• **WHAT IS EXPECTED**: Among the entries below, extract exactly the lines that run from the one with "Model this object" through the one with "TOE_HEEL_RADIUS = 1.6", both ends included.

• **RECORDS SHOWN**:
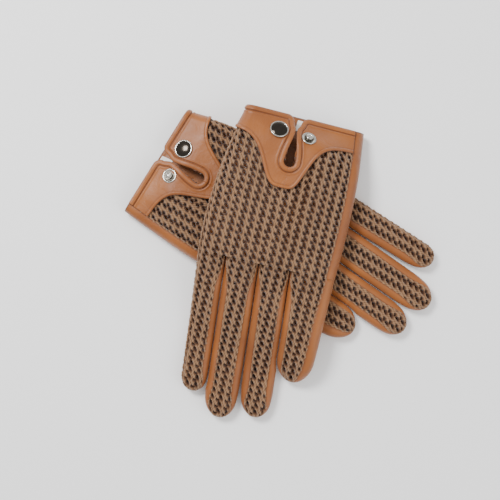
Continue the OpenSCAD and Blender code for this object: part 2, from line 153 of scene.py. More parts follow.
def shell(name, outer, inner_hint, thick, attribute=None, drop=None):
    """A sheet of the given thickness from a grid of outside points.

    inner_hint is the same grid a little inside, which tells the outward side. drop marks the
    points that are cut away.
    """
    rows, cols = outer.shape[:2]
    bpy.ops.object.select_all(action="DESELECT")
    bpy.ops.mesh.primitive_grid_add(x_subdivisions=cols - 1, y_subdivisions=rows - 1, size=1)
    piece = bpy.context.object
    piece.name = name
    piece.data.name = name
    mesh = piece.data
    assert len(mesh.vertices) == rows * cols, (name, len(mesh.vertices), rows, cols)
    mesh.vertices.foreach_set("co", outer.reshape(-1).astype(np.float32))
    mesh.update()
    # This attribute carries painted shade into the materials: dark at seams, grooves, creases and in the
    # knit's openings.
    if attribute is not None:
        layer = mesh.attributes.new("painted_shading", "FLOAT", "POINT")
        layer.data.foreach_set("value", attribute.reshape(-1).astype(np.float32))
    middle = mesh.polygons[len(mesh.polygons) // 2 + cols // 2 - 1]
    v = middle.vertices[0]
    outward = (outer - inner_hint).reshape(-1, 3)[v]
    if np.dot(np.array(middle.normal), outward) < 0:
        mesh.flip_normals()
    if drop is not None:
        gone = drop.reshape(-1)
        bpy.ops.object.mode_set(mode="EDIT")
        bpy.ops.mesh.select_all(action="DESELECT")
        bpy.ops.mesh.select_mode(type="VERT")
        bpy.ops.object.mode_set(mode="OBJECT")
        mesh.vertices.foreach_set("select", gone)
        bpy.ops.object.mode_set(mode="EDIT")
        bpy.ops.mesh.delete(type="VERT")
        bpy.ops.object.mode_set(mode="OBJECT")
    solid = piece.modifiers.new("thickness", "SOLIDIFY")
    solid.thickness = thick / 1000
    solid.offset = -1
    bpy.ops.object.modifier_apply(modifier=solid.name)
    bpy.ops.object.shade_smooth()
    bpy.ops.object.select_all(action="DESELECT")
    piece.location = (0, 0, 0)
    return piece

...

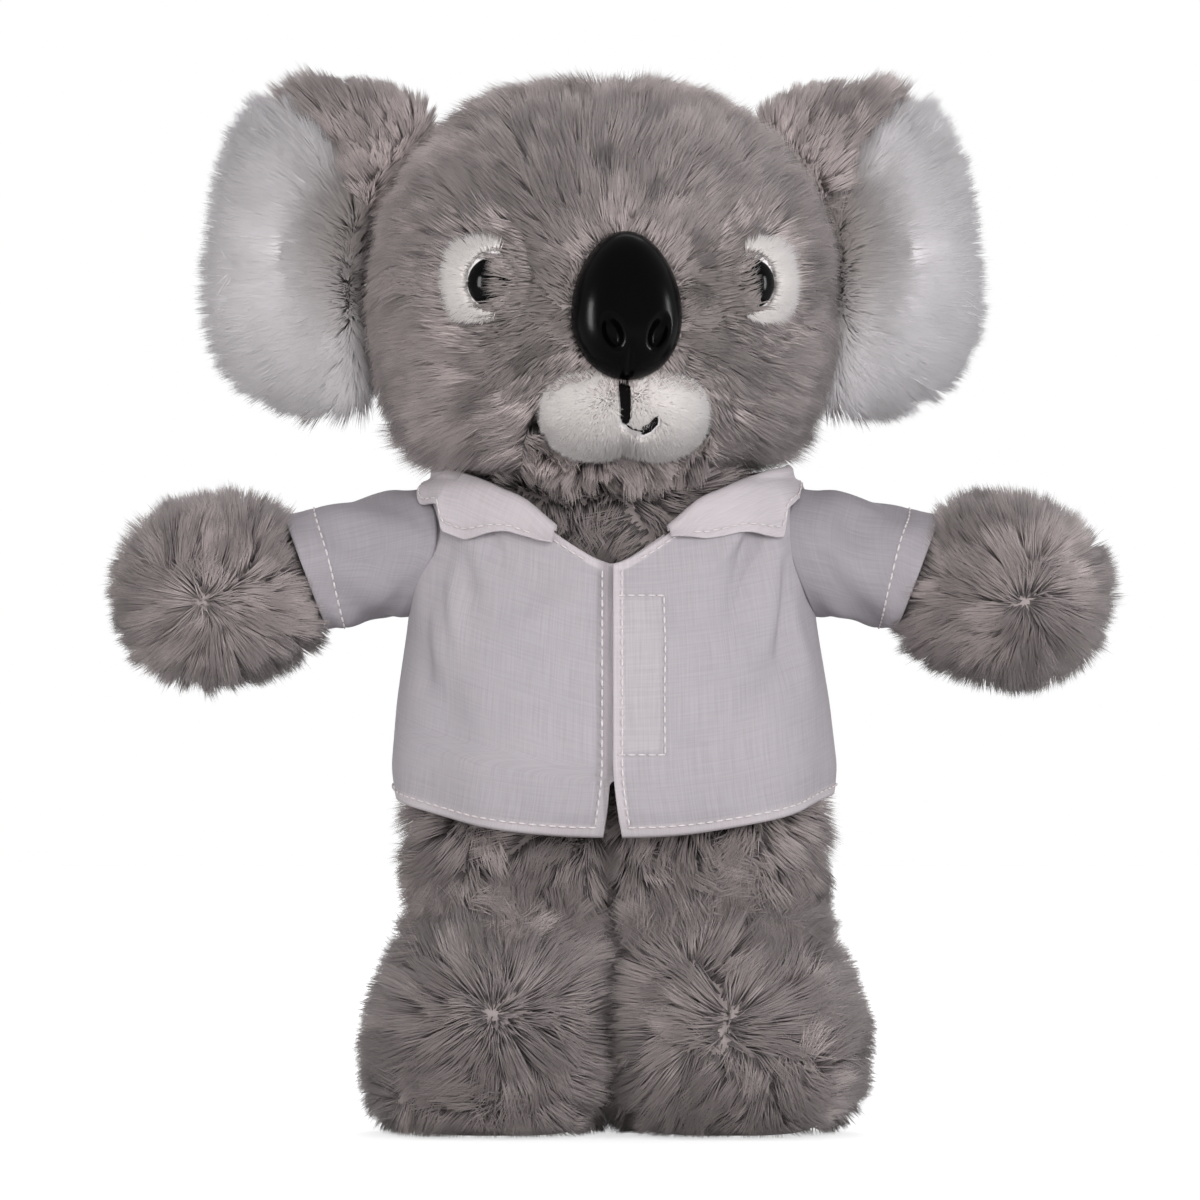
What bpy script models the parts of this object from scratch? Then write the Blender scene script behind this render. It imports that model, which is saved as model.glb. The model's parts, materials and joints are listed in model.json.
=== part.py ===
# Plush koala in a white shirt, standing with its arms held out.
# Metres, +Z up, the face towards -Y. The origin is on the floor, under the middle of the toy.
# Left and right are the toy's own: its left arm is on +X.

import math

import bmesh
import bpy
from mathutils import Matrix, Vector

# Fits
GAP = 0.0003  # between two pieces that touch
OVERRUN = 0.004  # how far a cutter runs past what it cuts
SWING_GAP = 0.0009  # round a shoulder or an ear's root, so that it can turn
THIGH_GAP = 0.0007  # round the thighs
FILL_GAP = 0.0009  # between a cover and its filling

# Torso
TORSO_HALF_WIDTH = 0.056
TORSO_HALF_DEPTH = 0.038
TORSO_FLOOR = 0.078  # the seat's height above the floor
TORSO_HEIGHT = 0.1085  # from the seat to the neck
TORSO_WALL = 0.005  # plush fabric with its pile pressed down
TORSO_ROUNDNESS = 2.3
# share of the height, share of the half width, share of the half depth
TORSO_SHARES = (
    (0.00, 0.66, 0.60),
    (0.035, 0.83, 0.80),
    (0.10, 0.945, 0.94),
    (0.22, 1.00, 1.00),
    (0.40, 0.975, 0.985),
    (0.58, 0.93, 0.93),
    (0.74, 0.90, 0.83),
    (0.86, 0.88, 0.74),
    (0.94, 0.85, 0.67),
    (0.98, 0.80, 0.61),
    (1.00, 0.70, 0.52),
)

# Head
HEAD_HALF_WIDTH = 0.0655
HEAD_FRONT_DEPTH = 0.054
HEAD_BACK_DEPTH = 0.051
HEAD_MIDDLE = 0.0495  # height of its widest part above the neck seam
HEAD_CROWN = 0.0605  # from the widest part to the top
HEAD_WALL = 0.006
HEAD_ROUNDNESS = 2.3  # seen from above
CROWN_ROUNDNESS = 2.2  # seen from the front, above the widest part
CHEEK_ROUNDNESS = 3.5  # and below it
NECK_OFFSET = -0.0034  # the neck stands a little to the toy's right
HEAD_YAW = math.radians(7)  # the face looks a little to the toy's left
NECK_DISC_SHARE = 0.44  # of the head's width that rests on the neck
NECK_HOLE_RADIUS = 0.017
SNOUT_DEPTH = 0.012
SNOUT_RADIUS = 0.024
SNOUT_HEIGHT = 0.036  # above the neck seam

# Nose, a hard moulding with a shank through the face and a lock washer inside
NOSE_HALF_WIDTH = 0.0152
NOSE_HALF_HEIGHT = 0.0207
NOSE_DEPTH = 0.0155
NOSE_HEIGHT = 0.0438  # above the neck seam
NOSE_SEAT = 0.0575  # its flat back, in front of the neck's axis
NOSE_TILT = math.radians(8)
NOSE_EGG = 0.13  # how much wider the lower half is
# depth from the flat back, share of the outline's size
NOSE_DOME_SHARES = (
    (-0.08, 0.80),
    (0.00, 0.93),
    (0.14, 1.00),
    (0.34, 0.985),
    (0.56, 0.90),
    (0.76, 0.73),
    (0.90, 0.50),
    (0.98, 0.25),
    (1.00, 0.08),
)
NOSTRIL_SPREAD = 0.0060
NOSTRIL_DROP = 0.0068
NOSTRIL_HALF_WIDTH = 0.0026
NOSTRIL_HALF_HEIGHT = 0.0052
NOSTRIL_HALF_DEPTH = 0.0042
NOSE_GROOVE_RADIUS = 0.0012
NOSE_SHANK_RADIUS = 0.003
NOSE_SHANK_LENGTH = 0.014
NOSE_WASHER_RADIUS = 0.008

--

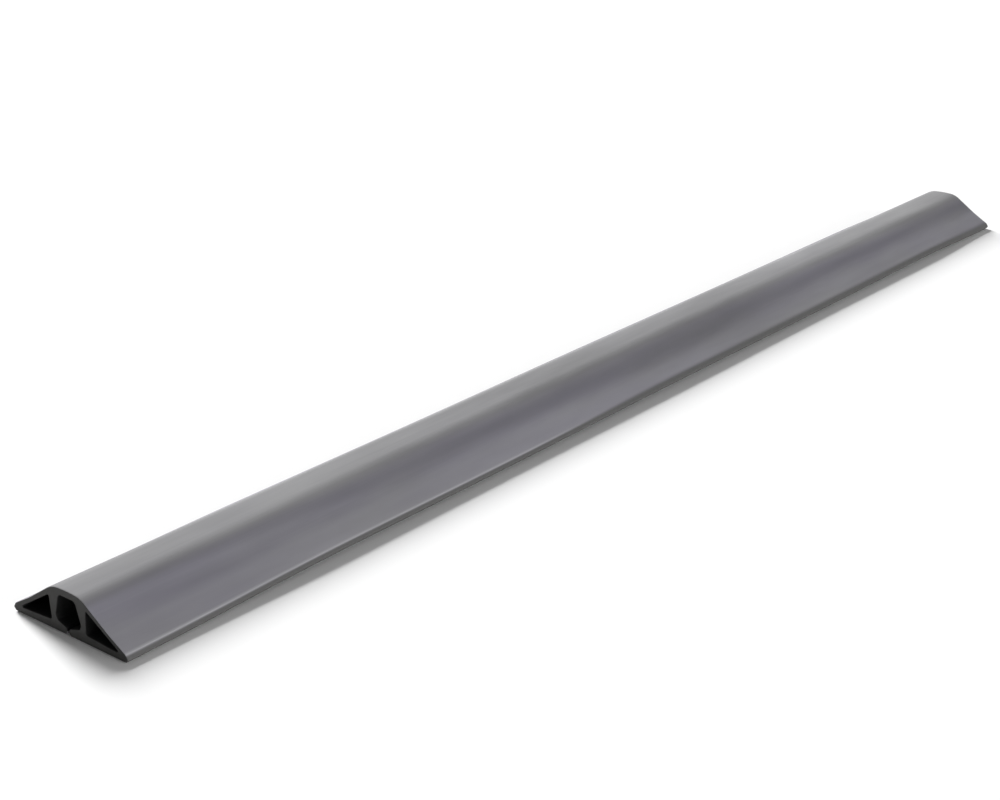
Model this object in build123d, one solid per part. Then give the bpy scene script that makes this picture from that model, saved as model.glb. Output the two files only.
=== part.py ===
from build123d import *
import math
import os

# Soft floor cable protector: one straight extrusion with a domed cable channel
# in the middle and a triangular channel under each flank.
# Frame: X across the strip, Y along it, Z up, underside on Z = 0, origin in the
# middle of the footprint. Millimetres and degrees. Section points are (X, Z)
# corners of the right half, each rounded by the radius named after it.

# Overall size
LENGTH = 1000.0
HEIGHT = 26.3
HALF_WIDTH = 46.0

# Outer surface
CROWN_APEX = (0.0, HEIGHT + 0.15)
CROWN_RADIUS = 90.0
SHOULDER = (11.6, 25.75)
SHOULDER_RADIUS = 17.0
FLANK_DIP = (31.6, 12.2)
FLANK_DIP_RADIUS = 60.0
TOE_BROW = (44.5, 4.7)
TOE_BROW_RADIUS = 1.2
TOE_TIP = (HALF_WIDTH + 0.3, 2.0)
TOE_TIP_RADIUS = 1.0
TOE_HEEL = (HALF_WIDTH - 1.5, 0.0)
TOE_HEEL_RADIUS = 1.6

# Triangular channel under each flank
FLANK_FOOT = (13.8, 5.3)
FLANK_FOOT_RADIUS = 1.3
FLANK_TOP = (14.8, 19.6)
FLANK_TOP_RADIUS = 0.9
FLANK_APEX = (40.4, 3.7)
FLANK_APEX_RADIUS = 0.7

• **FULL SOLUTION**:
Model this object in build123d, one solid per part. Then give the bpy scene script that makes this picture from that model, saved as model.glb. Output the two files only.
=== part.py ===
from build123d import *
import math
import os

# Soft floor cable protector: one straight extrusion with a domed cable channel
# in the middle and a triangular channel under each flank.
# Frame: X across the strip, Y along it, Z up, underside on Z = 0, origin in the
# middle of the footprint. Millimetres and degrees. Section points are (X, Z)
# corners of the right half, each rounded by the radius named after it.

# Overall size
LENGTH = 1000.0
HEIGHT = 26.3
HALF_WIDTH = 46.0

# Outer surface
CROWN_APEX = (0.0, HEIGHT + 0.15)
CROWN_RADIUS = 90.0
SHOULDER = (11.6, 25.75)
SHOULDER_RADIUS = 17.0
FLANK_DIP = (31.6, 12.2)
FLANK_DIP_RADIUS = 60.0
TOE_BROW = (44.5, 4.7)
TOE_BROW_RADIUS = 1.2
TOE_TIP = (HALF_WIDTH + 0.3, 2.0)
TOE_TIP_RADIUS = 1.0
TOE_HEEL = (HALF_WIDTH - 1.5, 0.0)
TOE_HEEL_RADIUS = 1.6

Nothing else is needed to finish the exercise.